March of the Machines
“The fact of having been able to see how nanorobots move together, like a swarm, and of following them within a living organism, is important, since millions of them are needed to treat specific pathologies such as, for example, cancer tumors,” says Samuel Sánchez, principal investigator at the Institute for Bioengineering of Catalonia (IBEC).
Nanobots are machines built at the nano-scale, where things are measured in millionths of a millimeter. They’re intended to be able to move and perform certain tasks by themselves, usually in groups. Being so small, however, actually seeing them go about their business — and thus, checking if they work as intended — isn’t very easy.
That’s why the IBEC team, together with members from the Radiochemistry & Nuclear Imaging Lab at the Center of Cooperative Investigation of Biomaterials (CIC biomaGUNE) in Spain, set out to observe these bots working inside the bladders of living mice using radioactive isotope labeling. This is the first time researchers have successfully tracked nanobots in vivo using Positron Emission Tomography (PET).
For the study, the team started with in vitro (in the lab) experiments, where they monitored the robots using both optical microscopy and PET. Both techniques allowed them to see how these nanoparticles interacted with different fluids and how they were able to collectively migrate following complex paths.
The next step involved injecting these bots into the bloodstream and, finally, the bladders of living mice. The machines were designed to be coated in urease, an enzyme that allows the bots to use urea from urine as fuel. The team reports that they were able to swim collectively, which induced currents in the fluid inside the animals’ bladders. These nanomachines were evenly distributed throughout the bladders, the team adds, which is indicative of the fact that they were coordinating as a group.
“Nanorobots show collective movements similar to those found in nature, such as birds flying in flocks, or the orderly patterns that schools of fish follow,” explains Samuel Sánchez, ICREA Research Professor at IBEC.
“We have seen that nanorobots that have urease on the surface move much faster than those that do not. It is, therefore, a proof of concept of the initial theory that nanorobots will be able to better reach a tumor and penetrate it,” says Jordi Llop, principal investigator at CIC biomaGUNE.
The findings showcase how nanomachines can come together and coordinate as a group, even one with millions of members, both in the lab and in living organisms.

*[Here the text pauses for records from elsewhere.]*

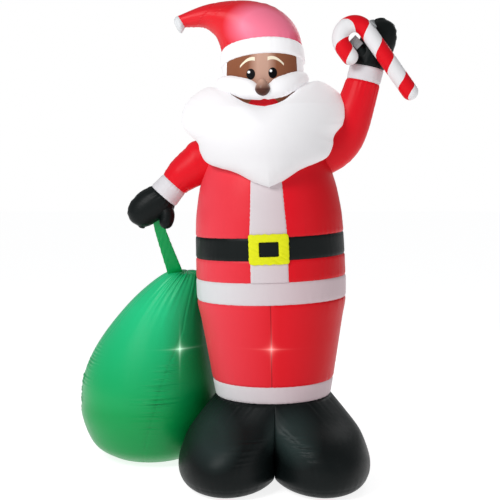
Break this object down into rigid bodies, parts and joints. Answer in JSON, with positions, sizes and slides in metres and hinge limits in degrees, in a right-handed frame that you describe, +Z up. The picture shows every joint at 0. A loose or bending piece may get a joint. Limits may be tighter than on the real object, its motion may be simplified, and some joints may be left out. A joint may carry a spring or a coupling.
{
  "type": "inflatable santa",
  "caption": "Tall inflatable Santa Claus for the lawn, waving a striped candy cane and holding a round green sack.",
  "frame": {"origin": "on the ground under the middle of the whole part's bounding box, sack and raised hand included", "axes": "+Z up; the figure's face and the buckle look along -Y; the sack is at -X and the raised hand with the cane at +X"},
  "size_m": [1.7728, 1.2422, 2.4427],
  "materials": {
    "red_cloth": "satin",
    "white_cloth": "satin",
    "black_cloth": "satin",
    "green_cloth": "satin",
    "yellow_cloth": "satin",
    "skin_cloth": "satin",
    "grey_cloth": "matte",
    "striped_cloth": "satin"
  },
  "bodies": {
    "root": {"trousers": "red_cloth", "coat_skirt": "red_cloth", "coat": "red_cloth", "lowered_sleeve": "red_cloth", "raised_sleeve": "red_cloth", "hat": "red_cloth", "trouser_band": "white_cloth", "coat_band": "white_cloth", "coat_strip": "white_cloth", "skirt_strip": "white_cloth", "lowered_cuff": "white_cloth", "raised_cuff": "white_cloth", "head": "white_cloth", "moustache": "white_cloth", "beard": "white_cloth", "hat_band": "white_cloth", "hat_tip": "white_cloth", "boot_left": "black_cloth", "boot_right": "black_cloth", "belt": "black_cloth", "lowered_mitten": "black_cloth", "raised_mitten": "black_cloth", "sack": "green_cloth", "sack_strap": "green_cloth", "buckle": "yellow_cloth", "face": "skin_cloth", "nose": "skin_cloth", "finger_tab": "grey_cloth", "thumb_tab": "grey_cloth", "candy_cane": "striped_cloth"}
  },
  "joints": []
}
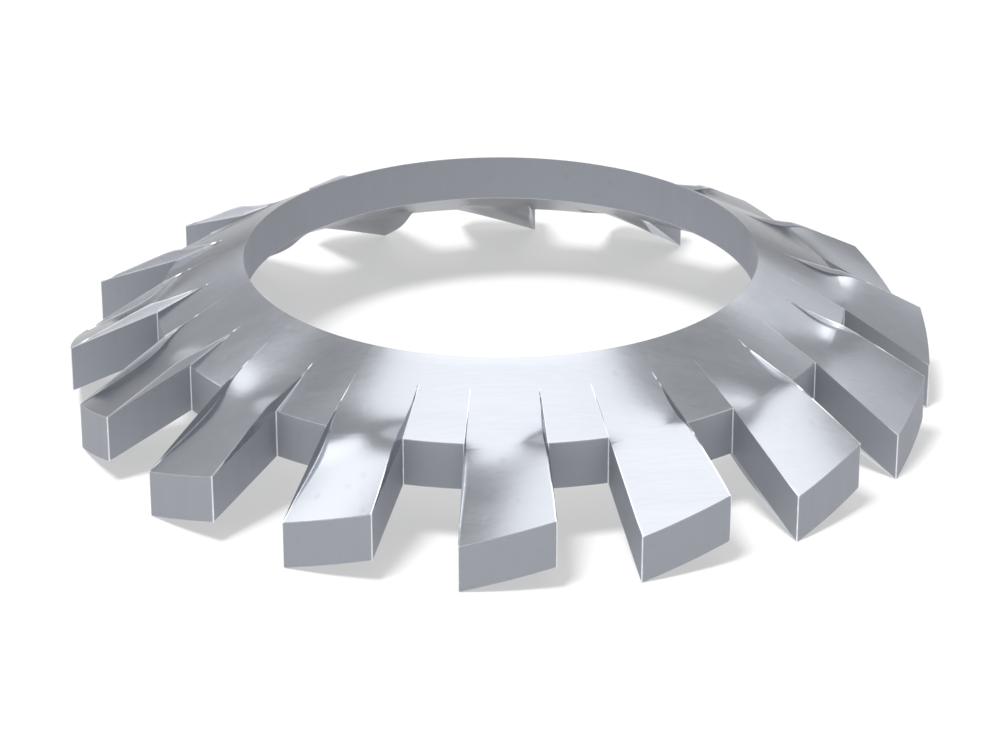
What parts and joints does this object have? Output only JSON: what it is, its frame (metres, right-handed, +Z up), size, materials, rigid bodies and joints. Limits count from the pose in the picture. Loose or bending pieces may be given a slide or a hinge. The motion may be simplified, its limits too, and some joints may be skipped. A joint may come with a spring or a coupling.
{
  "type": "toothed lock washer",
  "caption": "Dished external-tooth lock washer: a conical ring with short twisted teeth round its outer edge and a plain round bore, for use under a countersunk head.",
  "frame": {"origin": "on the bore's axis, at the height of the lowest tooth corners that it stands on", "axes": "+Z up along the bore's axis, towards the narrow end of the cone; one tooth is centred on -Y"},
  "size_m": [0.0112, 0.0112, 0.002],
  "materials": {
    "steel": "bright satin spring steel, clean and dry"
  },
  "bodies": {
    "root": {"lock_washer": "steel"}
  },
  "joints": []
}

It might not sound like much, but checking that these machines can really interact as we want them to is a very important milestone in their development. It also goes a long way to prove that their activity can be monitored, even in living organisms, meaning that they can eventually be used to treat human patients.
“This is the first time that we are able to directly visualize the active diffusion of biocompatible nanorobots within biological fluids in vivo. The possibility to monitor their activity within the body and the fact that they display a more homogeneous distribution could revolutionize the way we understand nanoparticle-based drug delivery and diagnostic approaches,” says Tania Patiño, co-corresponding author of the paper.
One of the uses the team already envisions for similar nanobots is that of delivering drugs in tissues or organs where their diffusion would be hampered, either by a viscous substance (such as in the eye) or by poor vascularization (such as in the joints).
The paper “Swarming behavior and in vivo monitoring of enzymatic nanomotors within the bladder,” has been published in the journal Science Robotic.